Simply put, this proposal is not what was promised by the administration just over a week ago and fails to answer President Trump’s personal call for a stronger conventional biofuel requirement of more than 15 billion. It is our hope that President Trump will personally intervene again to get the RFS back on track and ensure his EPA honors the commitments that were made.

Cooper pointed out that the Renewable Fuel Standard has specifically required 15 billion gallons of conventional renewable fuel each year since 2015. However, the massive increase in small refinery waivers means the actual volume enforced by EPA has fallen short of the requirement each year. After the exemptions, the conventional biofuel requirement for 2018, for example, was only 13.89 billion gallons. In their communications since the 4 October announcement, both President Trump and EPA Administration Andrew Wheeler have stressed their intention to ensure at least 15 billion gallons are actually blended domestically.

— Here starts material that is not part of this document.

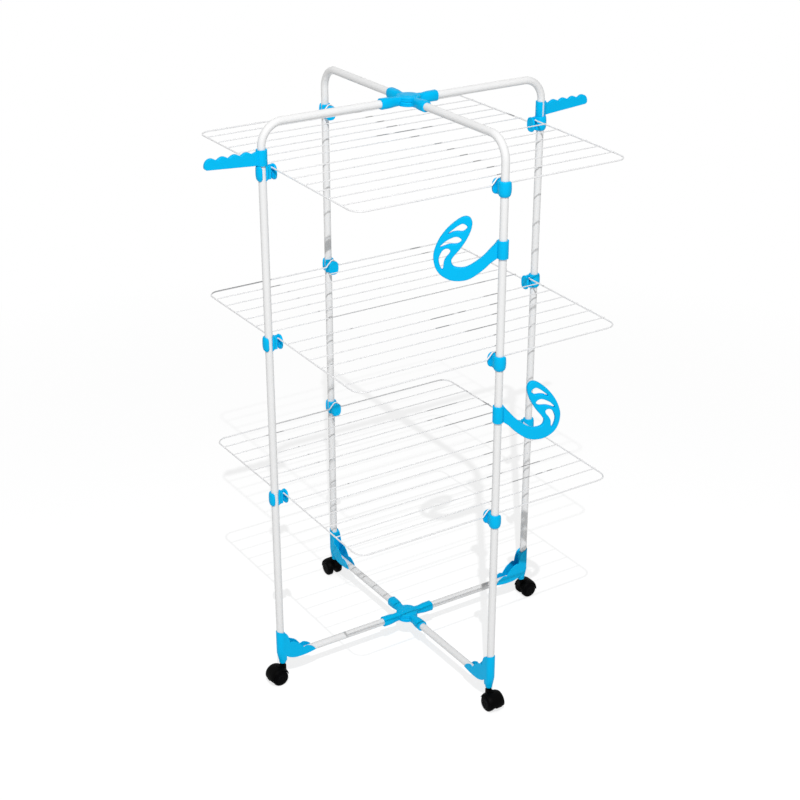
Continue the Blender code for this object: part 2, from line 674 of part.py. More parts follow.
def clip_collar():
    """Barrel-shaped collar round the tube with a slot on one side, the outer lip's corners rounded off."""
    start, end = (math.radians(angle) for angle in CLIP_ANGLES)
    turns = [start + (end - start) * step / CLIP_ARC_STEPS for step in range(CLIP_ARC_STEPS + 1)]
    rings = []
    for height, inset in CLIP_BARREL_SHARES:
        outer, z = CLIP_RADIUS - CLIP_BARREL_INSET * inset, CLIP_HALF_HEIGHT * height
        ring = [(outer * math.cos(a), outer * math.sin(a), z) for a in turns]
        ring += [(TUBE_HOLE * math.cos(a), TUBE_HOLE * math.sin(a), z) for a in reversed(turns)]
        rings.append(ring)
    collar = lofted(rings)
    for way in (1.0, -1.0):
        corner = [(OVERRUN, way * (CLIP_HALF_HEIGHT - CLIP_LIP_ROUND))]
        for step in range(CLIP_LIP_STEPS + 1):
            angle = math.pi / 2 * step / CLIP_LIP_STEPS
            corner.append((
                CLIP_LIP_ROUND * (math.cos(angle) - 1),
                way * (CLIP_HALF_HEIGHT + CLIP_LIP_ROUND * (math.sin(angle) - 1)),
            ))
        corner += [
            (-CLIP_LIP_ROUND, way * (CLIP_HALF_HEIGHT + OVERRUN)), (OVERRUN, way * (CLIP_HALF_HEIGHT + OVERRUN))
        ]
        collar = cut(collar, moved(prism(corner, OVERRUN, CLIP_RADIUS + OVERRUN, "X"), turn=CLIP_ANGLES[1]))
    return collar


def clip_shape():
    """A shelf clip: collar, block with the hinge holes, web under the hump of a leaf, and retaining disc."""
    block = box((BLOCK_START, -BLOCK_HALF_WIDTH, BLOCK_BOTTOM), (BLOCK_END, BLOCK_HALF_WIDTH, BLOCK_TOP))
    web = box(
        (BLOCK_END - FIT, -WEB_HALF_WIDTH, WEB_BOTTOM), (DISC_START + FIT, WEB_HALF_WIDTH, WEB_TOP)
    )
    far_foot = box(
        (FAR_FOOT_START, -FAR_FOOT_HALF_WIDTH, FAR_FOOT_BOTTOM),
        (DISC_START + FIT, FAR_FOOT_HALF_WIDTH, WEB_BOTTOM + FIT),
    )
    edge = oval(DISC_HALF_WIDTH, DISC_HALF_HEIGHT, DISC_ROUNDNESS, DISC_POINTS)
    small = (DISC_HALF_WIDTH - DISC_EDGE) / DISC_HALF_WIDTH
    levels = (
        (DISC_START, small),
        (DISC_START + DISC_EDGE, 1.0),
        (DISC_START + DISC_THICKNESS - DISC_EDGE, 1.0),
        (DISC_START + DISC_THICKNESS, small),
    )
    disc = lofted([[(s, size * a, size * b - DISC_DROP) for a, b in edge] for s, size in levels])
    face = DISC_START + DISC_THICKNESS
    dimple = cylinder(DIMPLE_RADIUS, face - DIMPLE_DEPTH, face + OVERRUN, "X", sides=8)
    disc = cut(disc, moved(dimple, (0.0, 0.0, -DIMPLE_DROP)))
    shape = union(clip_collar(), block, web, far_foot, disc)
    hole = cylinder(
        EDGE_WIRE_RADIUS + RUNNING_GAP, LEAF_PIN_START - FIT, BLOCK_END + OVERRUN / 2, "X", sides=HINGE_HOLE_SIDES
    )
    for side, rise in LEAF_PIVOT_RISES.items():
        for y in (-LEAF_PIVOT_OFFSET, LEAF_PIVOT_OFFSET):
            shape = cut(shape, moved(hole, (0.0, y, CLIP_DROP + rise)))
    return shape


def clips():
    """Twelve clips, one on each upright at each shelf."""
    shape = clip_shape()
    for side, ((x, y), turn) in UPRIGHTS.items():
        for level, height in SHELF_HEIGHTS.items():
            place(side + "_" + level + "_shelf_clip", shape, "blue_plastic", (x, y, height - CLIP_DROP), turn)


def split_sleeve(height, slot, slot_angle):
    """A snap-on sleeve round a tube, from zero up to its height, with a slot facing the given angle."""
    half = math.asin(slot / 2 / CLIP_SLEEVE_RADIUS)
    inner_half = math.asin(slot / 2 / TUBE_HOLE)
    count = SLEEVE_STEPS
    ring = []
    for radius, gap, order in ((CLIP_SLEEVE_RADIUS, half, 1), (TUBE_HOLE, inner_half, -1)):
        angles = [gap + (2 * math.pi - 2 * gap) * step / count for step in range(count + 1)]
        for angle in angles[::order]:
            real = angle + math.radians(slot_angle)
            ring.append((radius * math.cos(real), radius * math.sin(real)))
    return prism(ring, 0.0, height, "Z")


def arm_shape():
    """Hanger arm along +X: a blade with a bumped top edge on a snap-on sleeve."""
    root = TUBE_HOLE + CLIP_SLEEVE_WALL / 2
    top = ARM_SLEEVE_HEIGHT - ARM_ROOT_RISE - ARM_BUMP_HEIGHT
    tip_start = ARM_FIRST_BUMP + (ARM_BUMPS - 0.5) * ARM_BUMP_PITCH
    tip_centre = top - ARM_TIP_HEIGHT / 2
    outline = [(root, ARM_ROOT_RISE)]
    for step in range(ARM_TIP_STEPS + 1):
        angle = -math.pi / 2 + math.pi * step / ARM_TIP_STEPS
        outline.append((
            tip_start + (ARM_REACH - tip_start) * math.cos(angle),
            tip_centre + ARM_TIP_HEIGHT / 2 * math.sin(angle),
        ))
    for index in reversed(range(ARM_BUMPS)):
        centre = ARM_FIRST_BUMP + index * ARM_BUMP_PITCH
        for step in range(ARM_BUMP_STEPS + 1):
            share = 1 - 2 * step / ARM_BUMP_STEPS
            rise = ARM_BUMP_HEIGHT * math.cos(math.pi / 2 * share)
            outline.append((centre + ARM_BUMP_PITCH / 2 * share * ARM_BUMP_SPREAD_SHARE, top + rise))
    outline.append((root, top))
    return prism(outline, -ARM_HALF_THICKNESS, ARM_HALF_THICKNESS)


def hanger_arms():
    """Two hanger arms, pointing away from the tower above the upper clips."""
    blade = arm_shape()
    for side in ("left", "right"):
        (x, y), turn = UPRIGHTS[side]
        sleeve = split_sleeve(ARM_SLEEVE_HEIGHT, ARM_SLOT_WIDTH, -90.0)
        place(
            side + "_hanger_arm", union(sleeve, blade), "blue_plastic", (x, y, ARM_SLEEVE_FOOT), turn + 180.0
        )


def hook_shape():
    """Curled hook along +X with three leaf-shaped holes, on a snap-on sleeve, about the sleeve's middle."""
    root = TUBE_HOLE + CLIP_SLEEVE_WALL / 2
    run = [(a * HOOK_REACH, b * HOOK_REACH) for a, b in HOOK_OUTLINE_SHARES]
    half_height = HOOK_SLEEVE_HEIGHT / 2 - FIT
    outline = [(root, half_height), (root, -half_height), *smooth_run(run, 2)]
    blade = prism(outline, -HOOK_HALF_THICKNESS, HOOK_HALF_THICKNESS)
    holes = []
    for shares in HOOK_HOLE_SHARES:
        edge = smooth_loop([(a * HOOK_REACH, b * HOOK_REACH) for a, b in shares], 2)
        holes.append(prism(edge, -HOOK_HALF_THICKNESS - OVERRUN, HOOK_HALF_THICKNESS + OVERRUN))
    blade = cut(blade, *holes)
    sleeve = split_sleeve(HOOK_SLEEVE_HEIGHT, HOOK_SLOT_WIDTH, 180.0)
    return union(moved(sleeve, (0.0, 0.0, -HOOK_SLEEVE_HEIGHT / 2)), blade)


def hooks():
    """Two hooks on the front upright, swung round as in use."""
    hook = hook_shape()
    x, y = UPRIGHTS["front"][0]
    heights = SHELF_HEIGHTS
    place("upper_hook", hook, "blue_plastic", (x, y, heights["upper"] - UPPER_HOOK_DROP), UPPER_HOOK_ANGLE)
    place("lower_hook", hook, "blue_plastic", (x, y, heights["middle"] - LOWER_HOOK_DROP), LOWER_HOOK_ANGLE)


def main():
    clear_scene()
    frame_tubes()
    hubs()
    gussets()
    casters()
    shelves()
    clips()
    hanger_arms()
    hooks()


main()
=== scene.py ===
"""Dresses the tower clothes airer: coated tubes and wires, moulded blue fittings, black casters, and the studio.

Metres, +Z up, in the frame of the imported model. The left and right uprights stand on the X axis, the front and
back ones on the Y axis. A piece of an upright is drawn in that upright's own frame, whose +X points to the
middle of the tower, and is then turned and moved to its place in its mesh.
"""
import functools
import json
import math

import bmesh
import bpy
import numpy as np
from bpy.props import FloatProperty, FloatVectorProperty, IntProperty, PointerProperty
from mathutils import Matrix, Vector
from mathutils.geometry import tessellate_polygon


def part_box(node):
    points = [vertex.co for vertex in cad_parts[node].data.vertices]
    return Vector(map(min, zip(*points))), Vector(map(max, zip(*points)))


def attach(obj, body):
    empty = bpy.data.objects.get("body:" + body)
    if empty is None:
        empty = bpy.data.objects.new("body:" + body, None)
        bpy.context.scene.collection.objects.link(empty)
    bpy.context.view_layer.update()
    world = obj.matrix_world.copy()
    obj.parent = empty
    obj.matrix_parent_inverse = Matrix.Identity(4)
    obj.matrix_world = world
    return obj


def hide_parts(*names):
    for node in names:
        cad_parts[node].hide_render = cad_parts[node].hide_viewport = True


bl_info = {
    "name": "Tower clothes airer",
    "version": (1, 0, 0),
    "blender": (4, 5, 0),
    "location": "3D Viewport > Sidebar > Airer",
    "description": "Dresses a tower clothes airer and its studio",
    "category": "Object",
}

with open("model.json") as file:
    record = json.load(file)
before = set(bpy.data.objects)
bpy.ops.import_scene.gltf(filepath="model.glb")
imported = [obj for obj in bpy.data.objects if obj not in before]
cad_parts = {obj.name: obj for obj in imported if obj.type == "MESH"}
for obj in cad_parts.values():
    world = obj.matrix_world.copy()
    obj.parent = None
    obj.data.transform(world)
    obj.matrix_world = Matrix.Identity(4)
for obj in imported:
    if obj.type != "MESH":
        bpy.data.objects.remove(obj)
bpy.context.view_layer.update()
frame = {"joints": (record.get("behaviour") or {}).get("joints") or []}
JOINTS = {joint["name"]: joint for joint in frame["joints"]}


def joint_spot(name):
    """Place of a joint's axis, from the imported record."""
    return [float(value) for value in JOINTS[name]["pos_m"]]


def shelf_plane(level):
    """Height of a shelf's outer wires, from the top of the front clip's collar."""
    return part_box("front_" + level + "_shelf_clip")[1].z - CLIP_HALF_HEIGHT + CLIP_DROP


def from_hex(text):
    """Linear red, green and blue of an sRGB hex colour."""
    values = np.array([int(text[start:start + 2], 16) for start in (1, 3, 5)]) / 255.0
    linear = np.where(values <= 0.04045, values / 12.92, ((values + 0.055) / 1.055) ** 2.4)
    return tuple(float(value) for value in linear)


def length(name, description, default):
    """A setting in metres."""
    return FloatProperty(name=name, description=description, default=default, unit="LENGTH")


def colour(name, description, default):
    """A colour setting, from its sRGB hex value."""
    return FloatVectorProperty(name=name, description=description, default=from_hex(default), size=3, subtype="COLOR")


HALF_SPAN_X = -joint_spot("left_arm_swing")[0]
HALF_SPAN_Y = -joint_spot("upper_hook_swivel")[1]
# Each upright's place on the floor, and the turn that points its own frame's +X at the middle of the tower
UPRIGHTS = {
    "left": (-HALF_SPAN_X, 0.0, 0.0),
    "right": (HALF_SPAN_X, 0.0, 180.0),
    "back": (0.0, HALF_SPAN_Y, -90.0),
    "front": (0.0, -HALF_SPAN_Y, 90.0),
}
LEVELS = ("upper", "middle", "lower")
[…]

It is unclear whether this proposal will actually ensure that volume is met.

Comments

Engineer-Poet

Turning food into fuel is wasteful of all the inputs:  nitrogen, phosphorus, potash, and the diesel and natural gas required to plant, harvest and process it.

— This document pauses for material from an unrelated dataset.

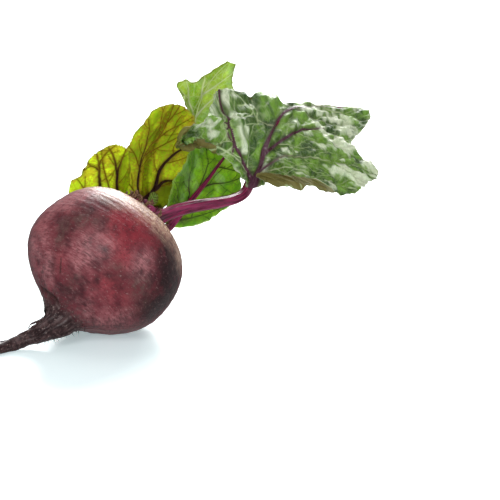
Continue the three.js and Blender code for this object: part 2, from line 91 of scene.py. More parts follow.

It would be far easier to use "advanced biofuels" using methanol, but methanol is not allowed as a blend stock for US motor fuel.  Why is an interesting question; Fiat's success with an A20 blend shows that there are few or no problems on the vehicle end.

SJC

Cellulose uses the same land, water and nutrients,
grain for food, stalks for fuel.

Engineer-Poet

Yes, SJC, but it's difficult to make ethanol from those things.  Much easier to make methanol, but the rules don't allow MeOH in motor fuel in the USA.

Almost like the rules are written to prevent us from getting off petroleum, isn't it?

A Facebook User

Methanol is the future, and not ethanol, unless it is E-ethanol or E-propanol.

I believe methanol is cheaper at this time per kWh, as compared to gasoline/diesel. And a lot cleaner.

Methanol/E-ethanol/E-propanol based ICE and filling stations should be allowed to flourish.